*What to work on:*
Repeat everything from the line holding "Write the Blender Python" to the line holding "import math", inclusive, exactly. Leave out the rest.

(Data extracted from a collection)
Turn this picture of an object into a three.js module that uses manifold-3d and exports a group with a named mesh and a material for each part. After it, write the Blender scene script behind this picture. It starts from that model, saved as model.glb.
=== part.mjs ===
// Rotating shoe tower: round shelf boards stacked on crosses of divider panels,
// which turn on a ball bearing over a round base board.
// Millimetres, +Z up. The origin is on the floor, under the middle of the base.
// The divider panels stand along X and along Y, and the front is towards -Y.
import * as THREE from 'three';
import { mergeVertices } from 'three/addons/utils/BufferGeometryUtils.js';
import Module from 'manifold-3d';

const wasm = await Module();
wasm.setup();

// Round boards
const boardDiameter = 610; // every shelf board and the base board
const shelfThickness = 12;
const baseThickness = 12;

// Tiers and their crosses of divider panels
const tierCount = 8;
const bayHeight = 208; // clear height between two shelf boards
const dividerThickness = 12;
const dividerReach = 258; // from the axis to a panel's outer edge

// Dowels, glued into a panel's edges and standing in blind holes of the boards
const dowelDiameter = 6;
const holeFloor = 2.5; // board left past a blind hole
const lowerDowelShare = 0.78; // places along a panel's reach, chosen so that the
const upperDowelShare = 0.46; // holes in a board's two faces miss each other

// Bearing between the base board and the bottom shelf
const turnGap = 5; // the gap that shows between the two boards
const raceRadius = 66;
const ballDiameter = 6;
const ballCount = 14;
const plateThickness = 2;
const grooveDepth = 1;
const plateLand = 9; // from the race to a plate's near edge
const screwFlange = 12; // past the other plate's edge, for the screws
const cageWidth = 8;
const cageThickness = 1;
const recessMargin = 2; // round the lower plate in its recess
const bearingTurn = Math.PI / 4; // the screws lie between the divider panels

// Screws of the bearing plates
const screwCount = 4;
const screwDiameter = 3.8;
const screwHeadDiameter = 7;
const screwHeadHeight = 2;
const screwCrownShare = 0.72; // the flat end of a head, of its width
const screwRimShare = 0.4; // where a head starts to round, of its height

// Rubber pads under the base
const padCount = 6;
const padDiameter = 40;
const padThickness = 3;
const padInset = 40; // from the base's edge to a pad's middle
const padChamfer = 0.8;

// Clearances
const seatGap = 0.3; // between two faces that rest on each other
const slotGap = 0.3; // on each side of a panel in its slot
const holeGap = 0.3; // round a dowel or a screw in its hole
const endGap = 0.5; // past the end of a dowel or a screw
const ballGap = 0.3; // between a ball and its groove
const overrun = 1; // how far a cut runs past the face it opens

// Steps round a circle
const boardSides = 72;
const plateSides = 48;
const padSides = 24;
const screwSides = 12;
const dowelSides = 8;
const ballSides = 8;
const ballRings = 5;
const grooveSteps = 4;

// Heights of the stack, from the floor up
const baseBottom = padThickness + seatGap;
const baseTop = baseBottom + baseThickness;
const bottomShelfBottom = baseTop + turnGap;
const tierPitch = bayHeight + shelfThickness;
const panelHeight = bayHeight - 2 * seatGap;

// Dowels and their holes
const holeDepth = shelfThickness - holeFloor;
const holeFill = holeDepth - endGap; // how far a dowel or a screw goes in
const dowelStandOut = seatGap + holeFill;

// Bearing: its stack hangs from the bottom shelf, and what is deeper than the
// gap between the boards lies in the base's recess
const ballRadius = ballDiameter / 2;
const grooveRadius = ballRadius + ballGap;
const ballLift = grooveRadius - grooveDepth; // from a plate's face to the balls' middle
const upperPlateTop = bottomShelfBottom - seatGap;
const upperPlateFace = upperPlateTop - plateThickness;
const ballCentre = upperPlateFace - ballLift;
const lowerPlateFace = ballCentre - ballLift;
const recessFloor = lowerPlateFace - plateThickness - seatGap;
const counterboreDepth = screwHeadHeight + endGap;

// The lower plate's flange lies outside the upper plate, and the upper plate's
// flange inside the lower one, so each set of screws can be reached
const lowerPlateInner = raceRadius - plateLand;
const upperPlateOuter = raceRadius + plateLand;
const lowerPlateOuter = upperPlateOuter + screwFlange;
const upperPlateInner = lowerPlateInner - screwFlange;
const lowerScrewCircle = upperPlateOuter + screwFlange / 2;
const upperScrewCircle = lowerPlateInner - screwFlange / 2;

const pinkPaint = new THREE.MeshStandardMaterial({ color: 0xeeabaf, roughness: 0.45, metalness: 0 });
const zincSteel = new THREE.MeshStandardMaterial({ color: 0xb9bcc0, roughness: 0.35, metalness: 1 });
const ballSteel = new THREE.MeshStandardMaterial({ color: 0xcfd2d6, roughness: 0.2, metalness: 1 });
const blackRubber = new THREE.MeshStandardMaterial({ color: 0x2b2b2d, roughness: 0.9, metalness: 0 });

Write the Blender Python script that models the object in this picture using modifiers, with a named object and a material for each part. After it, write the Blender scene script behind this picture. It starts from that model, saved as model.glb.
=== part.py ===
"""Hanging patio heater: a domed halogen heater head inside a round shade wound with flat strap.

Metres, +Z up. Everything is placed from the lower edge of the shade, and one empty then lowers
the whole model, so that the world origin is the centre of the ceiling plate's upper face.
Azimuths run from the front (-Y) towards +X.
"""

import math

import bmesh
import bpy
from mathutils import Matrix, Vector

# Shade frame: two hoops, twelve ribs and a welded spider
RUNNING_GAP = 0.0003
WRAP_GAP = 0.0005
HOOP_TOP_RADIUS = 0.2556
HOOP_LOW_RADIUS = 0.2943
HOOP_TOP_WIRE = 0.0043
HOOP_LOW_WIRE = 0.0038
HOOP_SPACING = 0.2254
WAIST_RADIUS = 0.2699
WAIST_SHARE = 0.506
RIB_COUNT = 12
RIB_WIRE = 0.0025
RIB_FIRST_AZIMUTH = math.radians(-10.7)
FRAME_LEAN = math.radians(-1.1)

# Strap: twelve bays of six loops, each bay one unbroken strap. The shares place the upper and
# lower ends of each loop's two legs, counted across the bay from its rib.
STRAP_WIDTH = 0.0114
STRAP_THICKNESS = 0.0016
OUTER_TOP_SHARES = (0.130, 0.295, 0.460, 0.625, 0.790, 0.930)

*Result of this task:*
Write the Blender Python script that models the object in this picture using modifiers, with a named object and a material for each part. After it, write the Blender scene script behind this picture. It starts from that model, saved as model.glb.
=== part.py ===
"""Hanging patio heater: a domed halogen heater head inside a round shade wound with flat strap.

Metres, +Z up. Everything is placed from the lower edge of the shade, and one empty then lowers
the whole model, so that the world origin is the centre of the ceiling plate's upper face.
Azimuths run from the front (-Y) towards +X.
"""

import math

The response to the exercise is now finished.